Assange, Julian Paul: The Australian resident was charged in December of 1996. He was wanted for 31 counts of hacking, but 6 charges were dropped due to a lack of evidence and sympathy from the judge. He pled guilty to the other 25 charges, and later become one of the most outspoken hackers in later years upon his unleashing Wikileaks.

Dhaka, Ajay: Ajay was a resident of India and was charged for e-commerce crimes related to hacking, which totaled nearly one million USD. He was sentenced in August of 2012 and was formerly convicted.

Overall, the above computer crime cases clearly indicate that Internet crime is a growing international problem. Technology and legislation are constantly being updated to keep up with and battle computer crime cases. Unfortunately, patterns have to be determined before new legislation can be made, leading to a large lag in the search for and implementation of preventative measures. This complex problem leads to a lower number of computer crime cases due to lacking information, not successful laws.

What Would the Field of Computer Crime Cases Entail?

There are a number of different areas and workplaces where you can gain expertise in the prevention of fraud, hacking, and cyber terrorism online. Some workplaces would include the Federal Bureau of Investigation (FBI), Immigration and Customs Enforcement (ICE), as well as secret service and defense stations. Military and defense units are looking to prevent such attacks from occurring in the future, since a high volume of attacks could lead to digital warfare, sacrificing valuable and classified information. Both the military and citizen population could be affected by the illegal access of information related to credit cards, top secret, as well as military information.

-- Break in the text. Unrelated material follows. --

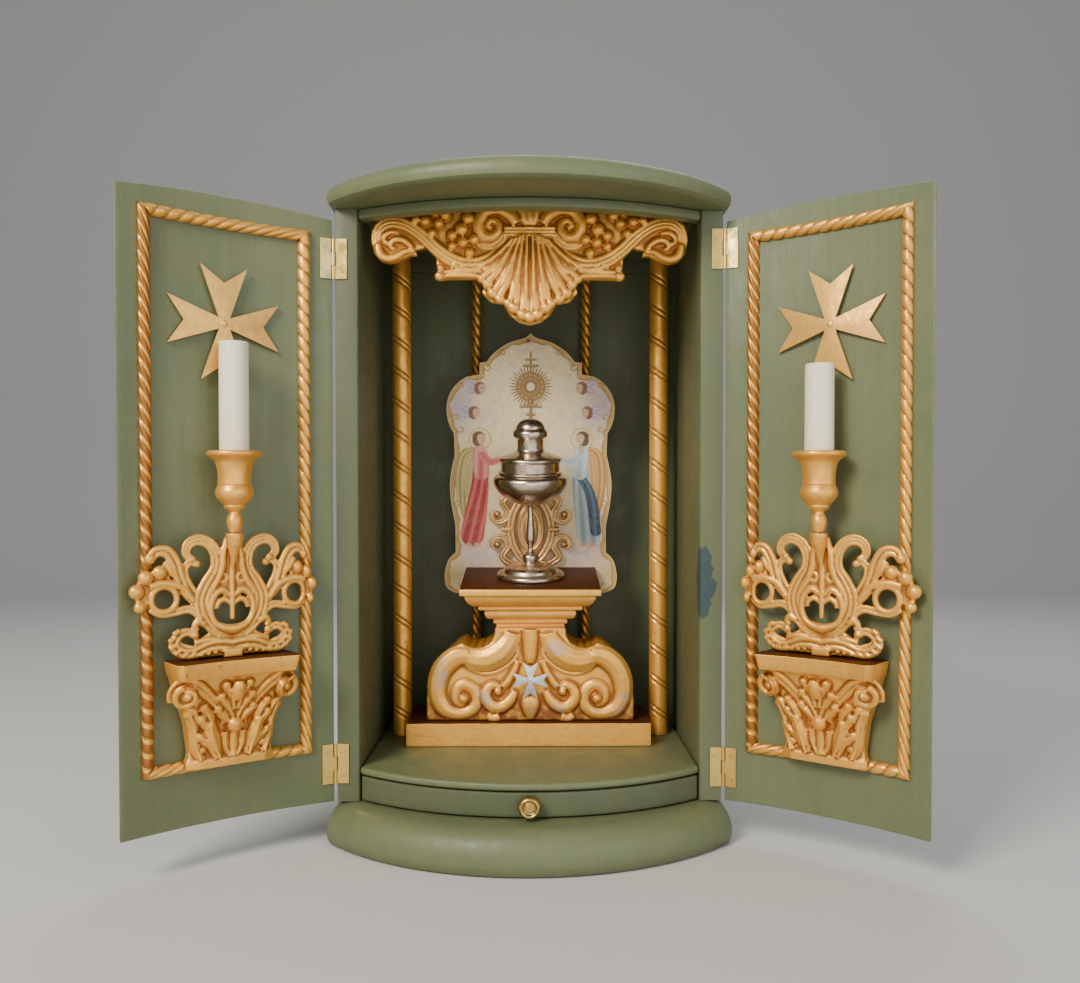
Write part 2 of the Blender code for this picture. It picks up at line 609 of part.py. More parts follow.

Another route is bringing computer crime cases to the forefront through legal means either by becoming a lawyer or criminal investigator. Such positions are in high demand because of the global spread of invasive crimes.

Ways to Enter the Field of Computer Crime Cases: 

The government is having trouble keeping up with the high demand to battle cyber criminals, so large openings in this field are available. You need a post-secondary education, namely a certificate or degree which relates to computer forensics.

The outlook is very positive in this area of technology, and as advancements increase, so will criminal tactics. It is a challenging and engaging field for both the computer guru and the justice seeker!